Every bill creates winners and losers. Here's who stands to gain and who bears the cost.

Who Benefits

  • City of Martinez (trustee): Gains clearer authority to use trust revenues for upland acquisitions and — when the commission exercises its discretion — to retain revenue receipts for urgent marina repairs, which can enable dredging and short‑term capital work without waiting for state transfers.
  • Marina users and local businesses: Stand to benefit if the waiver of remittances is used to fund dredging and repairs that preserve access, berthing, and safe navigation, reducing business disruption and safety risks.
  • State Lands Commission: Receives expanded reporting and formal review mechanisms that strengthen oversight and provide more documented justification for consistency decisions.
  • Marine contractors and dredging firms: Could see increased contracting opportunities if retained trust revenues are directed at urgent repairs and dredging projects.

Who Bears the Cost

  • City of Martinez finance and compliance officers: Must implement GAAP accounting, segregate funds, and adhere to new filing and waiting requirements for capital projects, increasing administrative burden and potentially delaying work.
  • State General Fund and Land Bank Fund: Lose predictable short‑term revenue when the commission excuses remittances so local repairs can proceed, creating an opportunity cost for state programs funded by those receipts.
  • State Lands Commission staff and Attorney General’s Office: Face increased workload from longer formal reviews, potential requests for legal opinions, formal inquiries, and litigation the trustee may bring if projects are denied.
  • Municipal officials who advance nontrust‑funded improvements without prior approval: Risk having those expenditures retroactively treated as gifts to the trust, which may complicate local accounting and political appetite for upfront spending.

Key Issues

The Core Tension

The bill tries to balance two legitimate but competing priorities: protecting the state’s interest in tidelands trusts through stricter accounting and review, and giving the local trustee the ability and cash flow to fix an ailing marina quickly. Strengthening oversight reduces the risk of improper use of trust funds but risks delaying repairs and increasing local costs — there is no mechanism in the bill that fully resolves that trade‑off.

Two implementation tensions stand out.

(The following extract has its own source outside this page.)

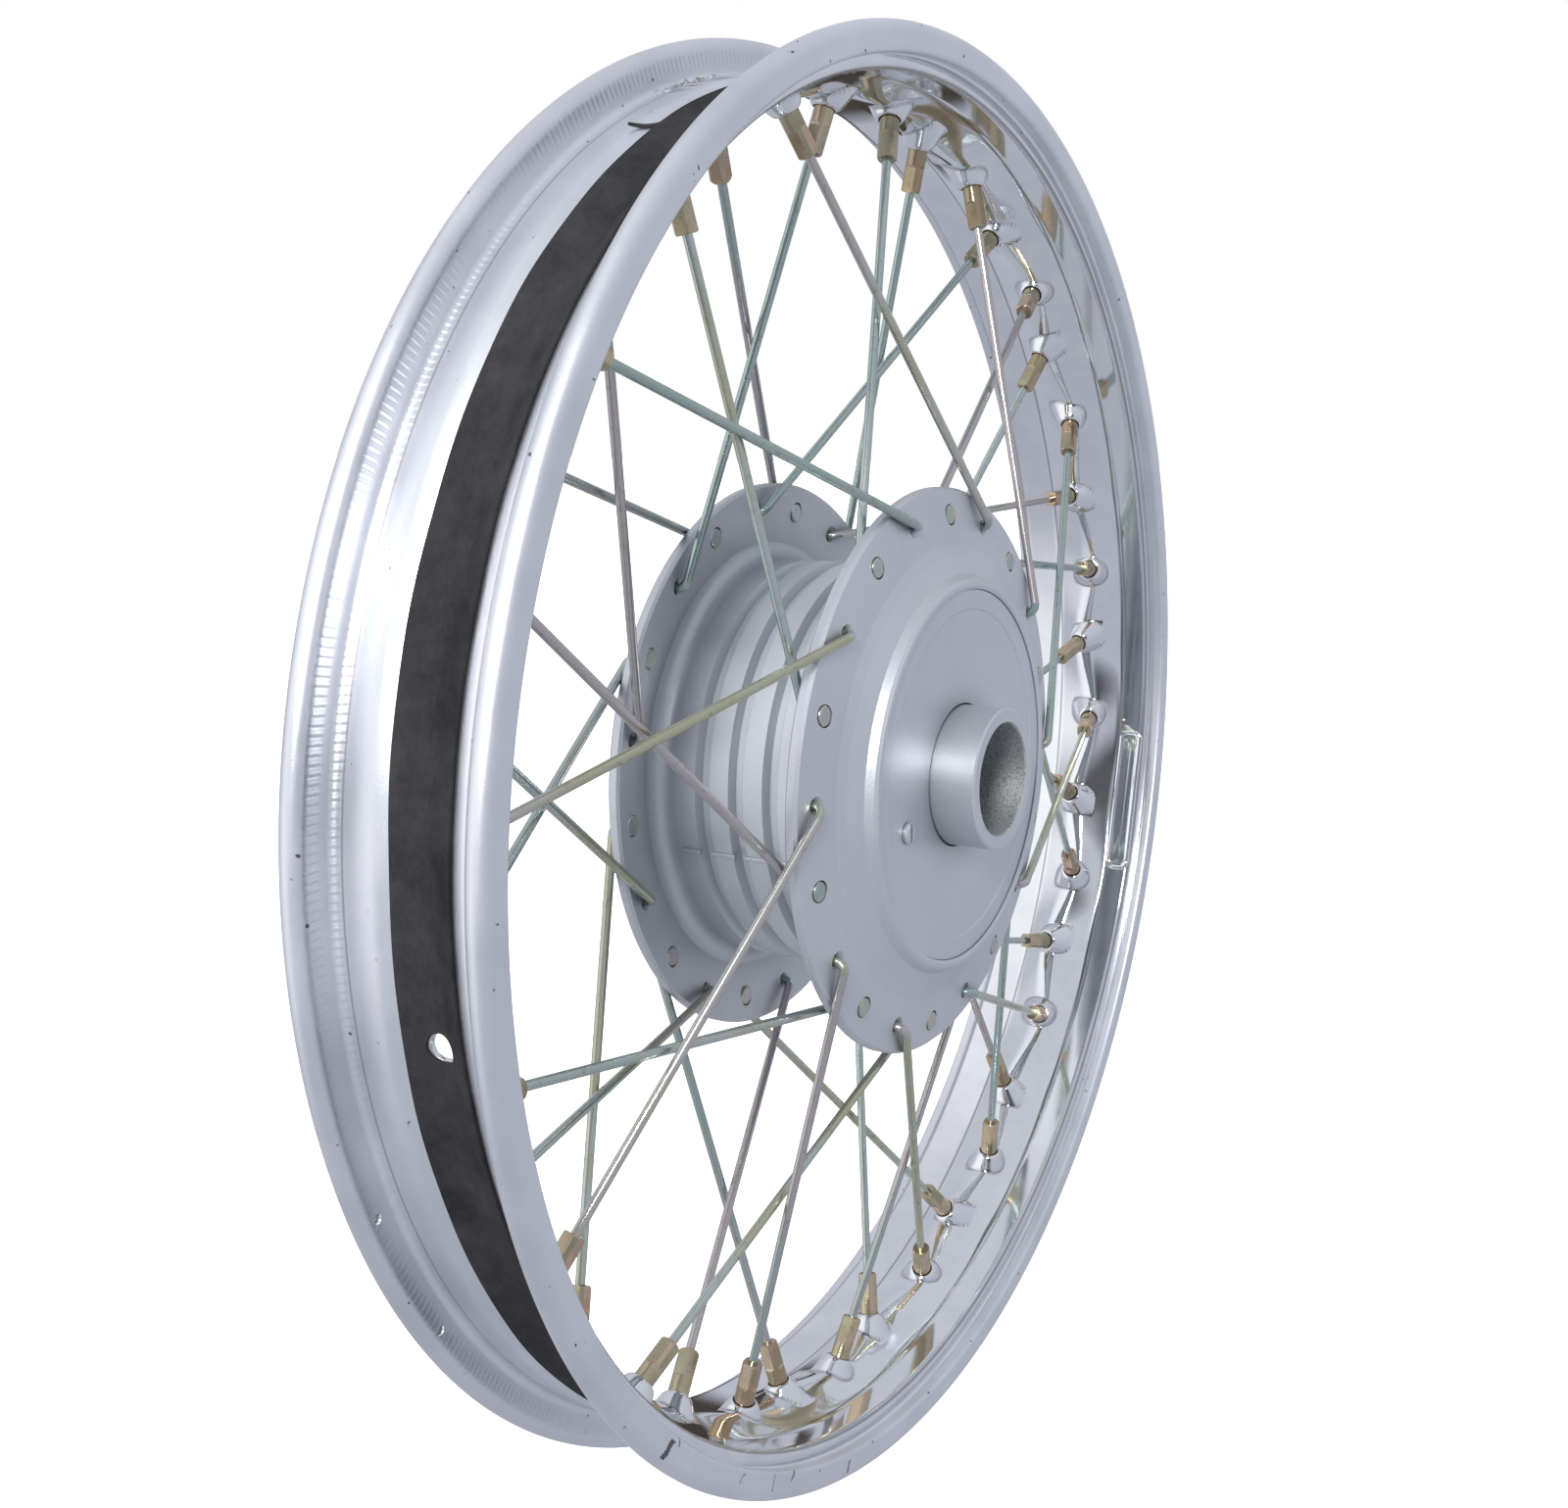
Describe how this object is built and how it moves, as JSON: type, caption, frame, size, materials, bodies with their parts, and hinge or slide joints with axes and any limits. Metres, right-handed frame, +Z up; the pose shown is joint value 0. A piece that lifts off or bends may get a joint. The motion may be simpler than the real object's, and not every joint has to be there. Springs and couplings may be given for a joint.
{
  "type": "spoked motorcycle wheel",
  "caption": "Wire-spoked motorcycle wheel with a chromed drop-centre rim, a ribbed drum-brake hub and a bearing sleeve on one side.",
  "frame": {"origin": "the wheel's centre on the axle, half way between the rim's flange edges", "axes": "+Y along the axle away from the bearing sleeve, +Z up with the wheel standing"},
  "size_m": [0.509, 0.1046, 0.509],
  "materials": {
    "chrome": "chromed steel, satin on the flange edges and polished inside",
    "rubber": "dusty black rubber",
    "hub_paint": "silver paint over a casting",
    "cast_iron": "turned",
    "steel": "plain",
    "bearing_steel": "ground",
    "shield_steel": "pressed",
    "spring_steel": "blackened",
    "spoke_zinc": "yellow and green passivated zinc",
    "nipple_zinc": "yellow passivated zinc"
  },
  "bodies": {
    "axle_core": {"distance_tube": "steel", "near_bearing_inner_ring": "bearing_steel", "far_bearing_inner_ring": "bearing_steel"},
    "wheel": {"rim": "chrome", "rim_tape": "rubber", "hub_shell": "hub_paint", "hub_cover_disc": "hub_paint", "cover_screw": "hub_paint", "bearing_sleeve": "hub_paint", "brake_liner": "cast_iron", "spokes_near_outer": "spoke_zinc", "nipples_near_outer": "nipple_zinc", "spokes_near_inner": "spoke_zinc", "nipples_near_inner": "nipple_zinc", "spokes_far_outer": "spoke_zinc", "nipples_far_outer": "nipple_zinc", "spokes_far_inner": "spoke_zinc", "nipples_far_inner": "nipple_zinc", "near_bearing_outer_ring": "bearing_steel", "near_bearing_shields": "shield_steel", "near_retaining_ring": "spring_steel", "far_bearing_outer_ring": "bearing_steel", "far_bearing_shields": "shield_steel", "far_retaining_ring": "spring_steel"},
    "near_ball_set": {"near_bearing_balls": "bearing_steel", "near_bearing_cage": "steel"},
    "far_ball_set": {"far_bearing_balls": "bearing_steel", "far_bearing_cage": "steel"}
  },
  "joints": [
    {"name": "wheel_spin", "type": "hinge", "parent": "axle_core", "child": "wheel", "pos_m": [0, 0, 0], "axis": [0, 1, 0], "continuous": true},
    {"name": "near_balls_roll", "type": "hinge", "parent": "axle_core", "child": "near_ball_set", "pos_m": [0, -0.03, 0], "axis": [0, 1, 0], "continuous": true},
    {"name": "far_balls_roll", "type": "hinge", "parent": "axle_core", "child": "far_ball_set", "pos_m": [0, 0.022, 0], "axis": [0, 1, 0], "continuous": true}
  ],
  "couplings": [
    {"joint": "near_balls_roll", "follows": "wheel_spin", "ratio": 0.61825},
    {"joint": "far_balls_roll", "follows": "wheel_spin", "ratio": 0.61825}
  ]
}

First is timing: increasing the pre-filing and review windows from 120 to 180 days gives the commission more runway to analyze whether a project fits the trust plan, but it also slows the trustee’s ability to move on repairs that may be time‑sensitive — dredging and storm‑damage work are often seasonal and urgent.

The statute preserves a temporary waiver that can mitigate cash‑flow problems, but invoking that waiver is discretionary and may not solve the procedural lag for project approvals.

Second is ambiguity around key definitions and enforcement triggers. The statute refers to a ‘‘single capital improvement’’ and spending ‘‘in connection with’’ a capital improvement without defining whether phased projects or a sequence of related repairs aggregate into the $250,000 threshold; that ambiguity will drive disputes about when the filing obligation kicks in.

Similarly, the requirement to include a ‘‘summary explaining how the trustee is using trust revenues to revitalize the marina’’ creates a qualitative standard that could invite differing interpretations between the trustee and the commission about what expenditures count as revitalization. Finally, treating unapproved nontrust expenditures as gifts creates a retroactive penalty that may chill municipalities from making necessary upfront investments unless they secure prior approval, which could be difficult to obtain quickly.